• Wrapper for glob() that implements /**/ sub-pattern.

    From Kaz Kylheku@21:1/5 to All on Tue Sep 12 03:49:16 2023
    Hi all,

    I'm experimenting with a wrapper function that drop-in replaces
    for the POSIX glob, but gives it the /**/ superpower.

    The /**/ pattern matches zero or more path components.

    I have a prototype here which works like this.

    If the /**/ sub-pattern does not occur in pattern, then
    it just calls glob, passing it all its parameters.

    If the /**/ sub-pattern occurs in the pattern, then
    it iterates on it, successively replacing it with
    /, /*/, /*/*/, /*/*/*/, ... and calling itself recursively.

    After the first recursive call, it adds GLOB_APPEND
    to the flags.

    There are issues to do with termination (when do we stop?)
    and performance.

    In the prototype, I have the recursion generate a maximum of 48 /*/ star wildcards across the entire path, and each /**/ pattern can individually
    expand to no more than 10.

    Multiple occurrences of /**/ drag down the performance of the prototype
    badly. Up to three is what I would call practical.

    The real function should handle patterns starting with "**/" and also
    ending in "/**", as well as when "**" is the entire pattern.

    Plus there are issues of sorting. We might want to collect results with GLOB_NOSORT and sort the paths ourselves.

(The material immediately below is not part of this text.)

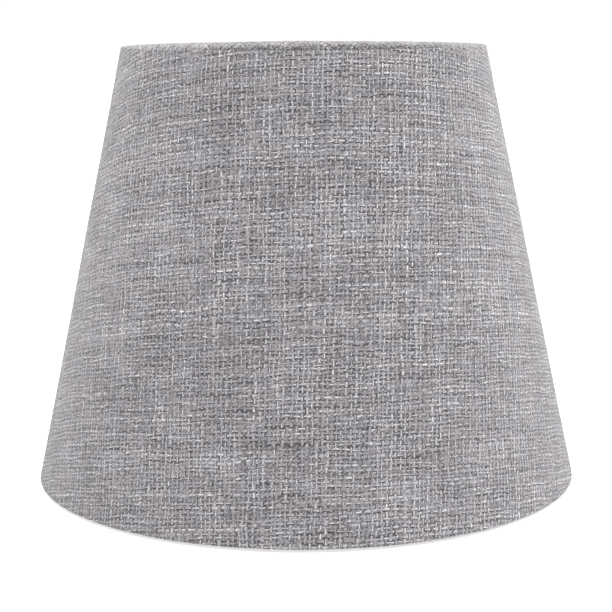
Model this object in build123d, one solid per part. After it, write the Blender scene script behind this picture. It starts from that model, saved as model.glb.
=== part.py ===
from build123d import *
import math
import os

# Round tapered lamp shade: a woven cover on a stiff liner, rolled over two ring wires, with a
# three-spoke carrier and a lift-out reducer ring. Millimetres, +Z up. The origin is the middle of
# the circle that the bottom edge stands on, +Z is the axis of the cone, and the seam is at +Y.

# Driving dimensions
HEIGHT = 159.0              # overall, from the bottom edge to the top edge
BOTTOM_DIAMETER = 200.0     # across the outer faces at the bottom edge
TOP_DIAMETER = 132.0        # across the outer faces at the top edge

CLOTH = 0.6                 # thickness of the woven cover
LINER = 0.4                 # thickness of the liner sheet
GLUE = 0.05                 # film of adhesive, or the play between two layers
FOLD_RADIUS = 1.1           # outside of the fold where the cover turns over an edge
WRAP_TURN = 290.0           # degrees of the ring wire that the turned-in cover goes round

RING_WIRE = 3.0             # diameter of the top and bottom ring wires
SPOKE_WIRE = 2.5            # diameter of the carrier's spokes
SPOKE_ANGLES = (30.0, 150.0, 270.0)
SPOKE_BEND = 6.0            # bend radius on the wire's middle line
SPOKE_SHOULDER_IN = 7.0     # from the ring wire's middle in to the upper bend
SPOKE_SHOULDER_DROP = 3.0   # from the ring wire's middle down to the upper bend
SPOKE_KNEE_OUT = 6.5        # from the fitter ring's edge out to the lower bend
SPOKE_FOOT_SHORT = 0.8      # from the fitter ring's bore out to the spoke's end
EDGE_PLAY = 0.3             # beside the edge of a layer, and round a spoke in its slit

FITTER_RECESS = 18.0        # from the top edge down to the fitter ring's upper face
FITTER_BORE = 42.0          # diameter
FITTER_DIAMETER = 50.0
FITTER_THICKNESS = 1.6

REDUCER_BORE = 29.0         # diameter
REDUCER_FLANGE = 48.0       # diameter
REDUCER_FLANGE_THICKNESS = 2.0
REDUCER_DEPTH = 4.0         # of the collar and the spigot, below the flange
REDUCER_WALL = 1.6
SPIGOT_CLEARANCE = 0.08     # radial, in the fitter ring's bore
SEAT_GAP = 0.02             # under the reducer's flange
REDUCER_RIBS = 6
RIB_THICKNESS = 1.2
RIB_DEPTH = 3.0

SEAM_WIDTH = 12.0           # of the lap, where the cover's end lies over its start
SEAM_JOIN = 1.5             # strip along one side of the lap that turns into the wall
LAP_THICKNESS = 1.0         # cover turned under on itself
TAPE_WIDTH = 8.0
TAPE_THICKNESS = 0.15

STAMPED_EDGE = 0.2          # chamfer on the fitter ring
MOULDED_EDGE = 0.35         # round on the reducer's flange
SEAM_SLAB = 400.0           # side of the blocks that cut the seam out of a full turn

# The wall's own frame: x is the depth inward from the outer face, y is the run up the wall.
TAPER = math.atan2((BOTTOM_DIAMETER - TOP_DIAMETER) / 2, HEIGHT)
WRAP_INSIDE = RING_WIRE / 2 + GLUE
WRAP_OUTSIDE = WRAP_INSIDE + CLOTH
LINER_OUTER = CLOTH + GLUE
LINER_INNER = LINER_OUTER + LINER
RING_DEPTH = LINER_INNER + GLUE + WRAP_OUTSIDE
BOTTOM_Z = WRAP_OUTSIDE * (1 - math.cos(TAPER)) + RING_DEPTH * math.sin(TAPER)
TOP_Z = HEIGHT + FOLD_RADIUS * (math.sin(TAPER) + math.cos(TAPER) - 1)
WALL_RUN = (TOP_Z - BOTTOM_Z) / math.cos(TAPER)
WALL = Plane(
    origin=(BOTTOM_DIAMETER / 2, 0, BOTTOM_Z),
    x_dir=(-math.cos(TAPER), 0, -math.sin(TAPER)),
    z_dir=(0, 1, 0),
)

FITTER_TOP = HEIGHT - FITTER_RECESS
FITTER_BOTTOM = FITTER_TOP - FITTER_THICKNESS


def wall_ring(section):
    """Turn a section drawn in the wall's frame once round the shade's axis."""
    return revolve(WALL * section, Axis.Z)


def wall_layer(depth, thickness, start, end):
    """A layer of the wall from one depth inward, between two runs up the wall."""
    return wall_ring(Pos(depth + thickness / 2, (start + end) / 2) * Rectangle(thickness, end - start))


def seam_strip(layer, left, right):
    """The part of a full layer that lies at +Y between two distances from the seam's middle."""
    slab = Pos((left + right) / 2, SEAM_SLAB / 2, 0) * Box(right - left, SEAM_SLAB, 2 * SEAM_SLAB)
    return layer & slab


def cover_half_section():
    """The cover from mid-height of the wall, over the fold and round the ring wire to its end."""
    middle = WALL_RUN / 2
    fold = (FOLD_RADIUS, FOLD_RADIUS)
    ring = (RING_DEPTH, WRAP_OUTSIDE)
    with BuildSketch() as half:
        with BuildLine():
            Line((0, middle), (0, FOLD_RADIUS))
            CenterArc(fold, FOLD_RADIUS, 180, 90)
            Line((FOLD_RADIUS, 0), (RING_DEPTH, 0))
            outside = CenterArc(ring, WRAP_OUTSIDE, 270, WRAP_TURN)
            inside = CenterArc(ring, WRAP_INSIDE, 270, WRAP_TURN)
            Line(outside @ 1, inside @ 1)
            Line((RING_DEPTH, CLOTH), (FOLD_RADIUS, CLOTH))
            CenterArc(fold, FOLD_RADIUS - CLOTH, 180, 90)
            Line((CLOTH, FOLD_RADIUS), (CLOTH, middle))
            Line((CLOTH, middle), (0, middle))
        make_face()
    return half.sketch


def ring_wire(run):
    """A closed ring of round wire whose middle lies at a run up the wall."""
    middle = WALL.from_local_coords((RING_DEPTH, run, 0))
    return Pos(0, 0, middle.Z) * Torus(middle.X, RING_WIRE / 2)


def spoke_path():
    """Middle line of a spoke in the XZ plane, from the top ring wire down to the fitter ring."""
    ring = WALL.from_local_coords((RING_DEPTH, WALL_RUN - WRAP_OUTSIDE, 0))
    foot_z = FITTER_BOTTOM - SPOKE_WIRE / 2 - SEAT_GAP
    shoulder = (ring.X - SPOKE_SHOULDER_IN, 0, ring.Z - SPOKE_SHOULDER_DROP)
    knee = (FITTER_DIAMETER / 2 + SPOKE_KNEE_OUT, 0, foot_z)
    foot = (FITTER_BORE / 2 + SPOKE_FOOT_SHORT, 0, foot_z)
    return FilletPolyline((ring.X, 0, ring.Z), shoulder, knee, foot, radius=SPOKE_BEND)


def spoke_rod(diameter):
    """A round rod along the spoke's middle line."""
    path = spoke_path()
    return sweep(Plane(origin=path @ 0, z_dir=path % 0) * Circle(diameter / 2), path=path)


def make_cover_cloth():
    """Woven cover: wall, both rolled hems with slits for the spokes, and the lap at the seam."""
    half = cover_half_section()
    section = half + mirror(half, Plane.XZ.offset(-WALL_RUN / 2))
    cover = wall_ring(section)
    lap_depth = -(2 * GLUE + TAPE_THICKNESS + LAP_THICKNESS)
    lap = wall_layer(lap_depth, LAP_THICKNESS, FOLD_RADIUS, WALL_RUN - FOLD_RADIUS)
    join = wall_layer(lap_depth, CLOTH / 2 - lap_depth, FOLD_RADIUS, WALL_RUN - FOLD_RADIUS)
    side = SEAM_WIDTH / 2
    cover += seam_strip(lap, -side, side)
    cover += seam_strip(join, -side, SEAM_JOIN - side)
    slit = spoke_rod(SPOKE_WIRE + 2 * EDGE_PLAY)
    for angle in SPOKE_ANGLES:
        cover -= Rot(0, 0, angle) * slit
    return cover


def make_backing_liner():
    """Stiff sheet behind the cover, with its own narrow lap on the inside of the seam."""
    liner = wall_layer(LINER_OUTER, LINER, FOLD_RADIUS, WALL_RUN - FOLD_RADIUS)
    hem_end = 2 * WRAP_OUTSIDE + EDGE_PLAY
    lap = wall_layer(LINER_INNER - LINER / 2, 1.5 * LINER, hem_end, WALL_RUN - hem_end)
    return liner + seam_strip(lap, -SEAM_WIDTH / 2, SEAM_WIDTH / 2)


def make_seam_tape():
    """Double-sided tape between the wall and the lap."""
    left = SEAM_JOIN - SEAM_WIDTH / 2 + EDGE_PLAY
    layer = wall_layer(-GLUE - TAPE_THICKNESS, TAPE_THICKNESS, FOLD_RADIUS, WALL_RUN - FOLD_RADIUS)
    return seam_strip(layer, left, left + TAPE_WIDTH)


def make_spoke_wire(angle):
    """Spoke with two bends, its outer end hollowed to sit on the top ring wire."""
    ring = WALL.from_local_coords((RING_DEPTH, WALL_RUN - WRAP_OUTSIDE, 0))
    saddle = Pos(0, 0, ring.Z) * Torus(ring.X, RING_WIRE / 2 + SEAT_GAP)
    return Rot(0, 0, angle) * (spoke_rod(SPOKE_WIRE) - saddle)


def tube(outer_radius, inner_radius, bottom, top):
    """An upright tube between two heights."""
    height = top - bottom
    hollow = Cylinder(outer_radius, height) - Cylinder(inner_radius, height)
    return Pos(0, 0, (bottom + top) / 2) * hollow


def make_fitter_ring():
    """Flat stamped ring that the spokes carry from below."""
    ring = tube(FITTER_DIAMETER / 2, FITTER_BORE / 2, FITTER_BOTTOM, FITTER_TOP)
    return chamfer(ring.edges().filter_by(GeomType.CIRCLE), STAMPED_EDGE)


def make_reducer_ring():
    """Moulded reducer: a flange that rests on the fitter ring, a spigot in its bore, a collar and ribs."""
    bore = REDUCER_BORE / 2
    seat = FITTER_TOP + SEAT_GAP
    foot = seat - REDUCER_DEPTH
    spigot = FITTER_BORE / 2 - SPIGOT_CLEARANCE
    flange = tube(REDUCER_FLANGE / 2, bore, seat, seat + REDUCER_FLANGE_THICKNESS)
    rim = flange.edges().filter_by(GeomType.CIRCLE).group_by(SortBy.RADIUS)[-1]
    reducer = fillet(rim, MOULDED_EDGE)
    reducer += tube(bore + REDUCER_WALL, bore, foot, seat + MOULDED_EDGE)
    reducer += tube(spigot, spigot - REDUCER_WALL, foot, seat + MOULDED_EDGE)
    rib_start = bore + REDUCER_WALL / 2
    rib_end = spigot - REDUCER_WALL / 2
    rib = Box(rib_end - rib_start, RIB_THICKNESS, RIB_DEPTH + MOULDED_EDGE)
    rib_place = Pos((rib_start + rib_end) / 2, 0, seat - (RIB_DEPTH - MOULDED_EDGE) / 2)
    for number in range(REDUCER_RIBS):
        reducer += Rot(0, 0, number * 360 / REDUCER_RIBS) * rib_place * rib
    return reducer


def make_parts():
    """Every sub-part under its node name."""
    parts = {
        "cover_cloth": make_cover_cloth(),
        "backing_liner": make_backing_liner(),
        "seam_tape": make_seam_tape(),
        "top_ring_wire": ring_wire(WALL_RUN - WRAP_OUTSIDE),
        "bottom_ring_wire": ring_wire(WRAP_OUTSIDE),
        "fitter_ring": make_fitter_ring(),
        "reducer_ring": make_reducer_ring(),
    }
    for number, angle in enumerate(SPOKE_ANGLES, start=1):
        parts[f"spoke_wire_{number}"] = make_spoke_wire(angle)
    return parts


os.makedirs("parts", exist_ok=True)
for name, shape in make_parts().items():
    export_step(shape, f"parts/{name}.step")
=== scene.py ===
import math

import bmesh
import bpy
from mathutils import Matrix, Vector, noise


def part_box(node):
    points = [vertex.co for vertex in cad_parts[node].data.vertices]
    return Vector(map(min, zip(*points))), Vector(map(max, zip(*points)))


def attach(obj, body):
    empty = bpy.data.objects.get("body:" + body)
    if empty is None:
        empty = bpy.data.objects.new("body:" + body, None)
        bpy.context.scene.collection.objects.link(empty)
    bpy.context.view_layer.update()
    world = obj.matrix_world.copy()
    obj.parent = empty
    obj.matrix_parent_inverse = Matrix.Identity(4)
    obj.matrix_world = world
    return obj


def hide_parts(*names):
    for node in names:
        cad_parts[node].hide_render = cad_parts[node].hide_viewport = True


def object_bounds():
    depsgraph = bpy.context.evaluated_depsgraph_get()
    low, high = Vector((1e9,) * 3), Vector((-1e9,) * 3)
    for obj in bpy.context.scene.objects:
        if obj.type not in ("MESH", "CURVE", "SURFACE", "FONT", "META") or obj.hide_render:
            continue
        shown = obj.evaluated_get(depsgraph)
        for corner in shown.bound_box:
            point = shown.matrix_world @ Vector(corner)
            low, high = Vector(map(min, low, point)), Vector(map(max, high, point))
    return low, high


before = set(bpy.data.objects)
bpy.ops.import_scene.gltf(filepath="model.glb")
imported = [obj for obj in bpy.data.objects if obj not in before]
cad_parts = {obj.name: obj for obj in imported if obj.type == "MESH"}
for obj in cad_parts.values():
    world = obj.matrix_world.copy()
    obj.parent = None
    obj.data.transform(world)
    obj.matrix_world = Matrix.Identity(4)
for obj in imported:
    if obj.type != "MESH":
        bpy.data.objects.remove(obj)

CAD_LOW, CAD_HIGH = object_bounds()

# Sizes are in metres and angles in radians.

# Camera: the shade seen from just above its top edge.
CAMERA_DISTANCE = 0.6229
CAMERA_HEIGHT = 0.1751
CAMERA_ASIDE = 0.0003
CAMERA_PITCH = math.radians(10.23)
CAMERA_ROLL = math.radians(-0.34)
CAMERA_LENS_MM = 99.5
CAMERA_SENSOR_MM = 36
CAMERA_CLIP = (0.01, 50)

# Studio: how bright its walls and ceiling are, the heights between which one turns into the other
# (as sines of the angle above the horizon), and its round floor, just under the lowest cloth.
WALL_GLOW = 1.02
CEILING_GLOW = 0.48
WALL_TOP = (0.17, 0.28)
FLOOR_RADIUS = 3.5
FLOOR_SIDES = 96
FLOOR_HEIGHT = -0.0003
FLOOR_GLOW = (0.56, 1.0)
FLOOR_GLOW_RISES = (0.7, 2.2)

# Soft lights, all facing the middle of the shade: place, width and height, and power in watts
LIGHTS = {
    "overhead": ((0, 0.0, 1.5), (1.6, 1.6), 19),
    "left_side": ((-1.0, -0.15, 1.1), (0.7, 1.0), 6.2),
    "right_side": ((1.0, 0.0, 1.1), (0.7, 1.0), 13),
    "front_fill": ((-0.2, -1.6, 0.5), (0.6, 0.6), 1.2),
}

# Layers of the wall and its edges
CLOTH = 0.0006
LINER = 0.0004
GLUE = 0.00005
FOLD_RADIUS = 0.0005
WRAP_TURN = math.radians(290)

# Seam at the back: how far the lap stands out on the wall, the share of that left in the hems, and
# the cloth's two ends, of which one is turned in and the other folded under
SEAM_WIDTH = 0.012
SEAM_RAMP = 0.011
LAP_RISE = 0.0015
HEM_LAP_SHARE = 0.12
LAP_SETTLES = 0.012
START_TURN_IN = 0.002
START_COLUMNS = 2
EDGE_FOLD = 0.00062
TURN_UNDER = 0.003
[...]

    I'm already thinking forward to a different algorithm, but
    here is the prototype.

    #include <glob.h>
    #include <stdlib.h>
    #include <string.h>
    #include <stdio.h>

    static int super_glob_rec(const char *pattern, int flags,
    int (*errfunc) (const char *epath, int eerrno),
    glob_t *pglob, size_t star_limit)
    {
    const char *dblstar = strstr(pattern, "/**/");

    if (dblstar == 0) {
    return glob(pattern, flags, errfunc, pglob);
    } else {
    size_t i, base_len = strlen(pattern);
    size_t ds_off = dblstar - pattern + 1;
    size_t tail_off = ds_off + 3;
    size_t limit = star_limit > 10 ? 10 : star_limit;

    for (i = 0; i < limit; i++) {
    size_t space = base_len - 3 + i * 2;
    char *pat_copy = malloc(space + 1);
    size_t j;
    char *out = pat_copy + ds_off;
    int res;

    strncpy(pat_copy, pattern, ds_off);

    for (j = 0; j < i; j++) {
    *out++ = '*';
    *out++ = '/';
    }

    strcpy(out, pattern + tail_off);

    if (i > 0)
    flags |= GLOB_APPEND;

    res = super_glob_rec(pat_copy, flags, errfunc, pglob, star_limit - i);

    free(pat_copy);

    if (res && res != GLOB_NOMATCH)
    return res;
    }

    return 0;
    }
    }

    static int super_glob(const char *pattern, int flags,
    int (*errfunc) (const char *epath, int eerrno),
    glob_t *pglob)
    {
    return super_glob_rec(pattern, flags, errfunc, pglob, 48);
    }


    int main(int argc, char **argv)
    {
    int status = EXIT_FAILURE;

    if (argc == 2) {
    glob_t glb;
    int res = super_glob(argv[1], 0, NULL, &glb);
    if (res && res != GLOB_NOMATCH) {
    fprintf(stderr, "%s: glob failed with %d\n", argv[0], res);
    } else {
    for (size_t i = 0; i < glb.gl_pathc; i++)
    puts(glb.gl_pathv[i]);
    }
    globfree(&glb);
    } else if (argc == 1) {
    fprintf(stderr, "%s: specify one glob pattern argument\n", argv[0]);
    }

    return status;
    }

    --
    TXR Programming Language: http://nongnu.org/txr
    Cygnal: Cygwin Native Application Library: http://kylheku.com/cygnal
    Mastodon: @[email protected]
    NOTE: If you use Google Groups, I don't see you, unless you're whitelisted.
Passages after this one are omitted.